Kelpwälder vor Südkalifornien trotzen wärmeren Temperaturen: Riesentang nicht so empfindlich wie gedacht

Als Anfang 2014 eine Hitzewelle im Pazifik herrschte wurden Wassertemperaturen gemessen, die die höchsten seit Beginn der Aufzeichnungen kurz nach 1900 waren. Forscher der Universität von Kalifornien, Santa Barbara (UCSB) untersuchten den Zustand der riesigen Seetangwälder vor der Küste.

Da der Riesentang eigentlich als empfindlich galt, erwarteten die Forscher, dass er auf die steigenden Temperaturen und die damit zusammenhängenden schlechten Nährstoffbedingungen  reagieren würde. Das war nicht der Fall – der Seetang erwies sich als stabil. Sein Zustand ähnelte dem, den die Forscher bei niedrigeren Wassertemperaturen beobachtet hatten. Die Ergebnisse ihrer Studie wurde vor kurzem in der Zeitschrift Nature Communications veröffentlicht.

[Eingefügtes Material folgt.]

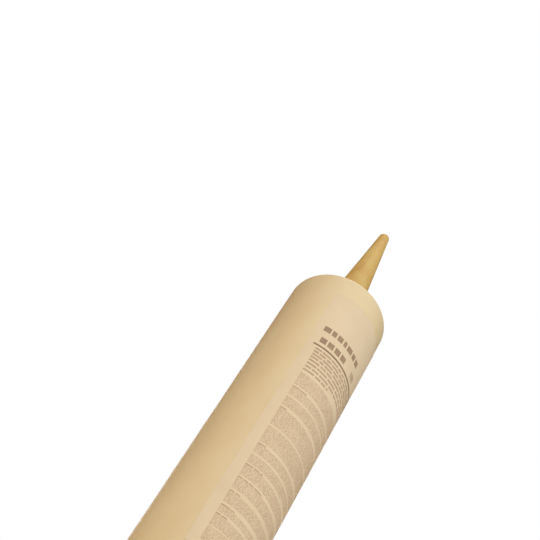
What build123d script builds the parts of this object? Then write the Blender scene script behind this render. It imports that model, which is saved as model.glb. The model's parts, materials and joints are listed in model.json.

Weiterlesen bei Taucher.net

Hier die Originalpressemiteilung der University of California in Santa Barbara vom 13. Dezember 2016:

Kelp Beats the Heat

Using long-term ecological data, marine scientists evaluate the sentinel status of giant kelp during a recent marine heat wave

In early 2014, when a large-scale marine heat wave in the Pacific Ocean produced temperature anomalies greater than anything seen since recordkeeping began in the early 1900s, marine scientists saw something else, too: opportunity. Ocean researchers at UC Santa Barbara quickly seized the chance to evaluate the sentinel status of giant kelp forests along the Southern California coastline as an indicator of climate change. They expected forests of giant kelp (Macrocystis pyrifera), known to be sensitive to such increases as well as to the resulting low-nutrient conditions, to respond quite rapidly to a rise in water temperature. However, to the scientists’ surprise, that was not the case. The kelp, they discovered, was all right. Their findings appear in the journal Nature Communications. “The response that we saw in kelp was really no different than what we’d seen in our temporal record,” explained lead author Daniel Reed, deputy director of UCSB’s Marine Science Institute (MSI). “The values were low but not necessarily lower than what we’d seen during cool-water years.”

Giant kelp does not have the capacity to store nutrients for very long (only about three weeks), and in the absence of new nutrients, the kelp cannot support its rapid growth of about 2 percent per day. The standing biomass — the amount of living kelp present at a given time — is relatively transitory and turns over about seven times a year. “Each frond only lives about three to four months,” Reed said. “So when you have something that grows rapidly and doesn’t live long, you would expect its standing biomass to respond rapidly if it’s subjected to really adverse growing conditions for a long time.”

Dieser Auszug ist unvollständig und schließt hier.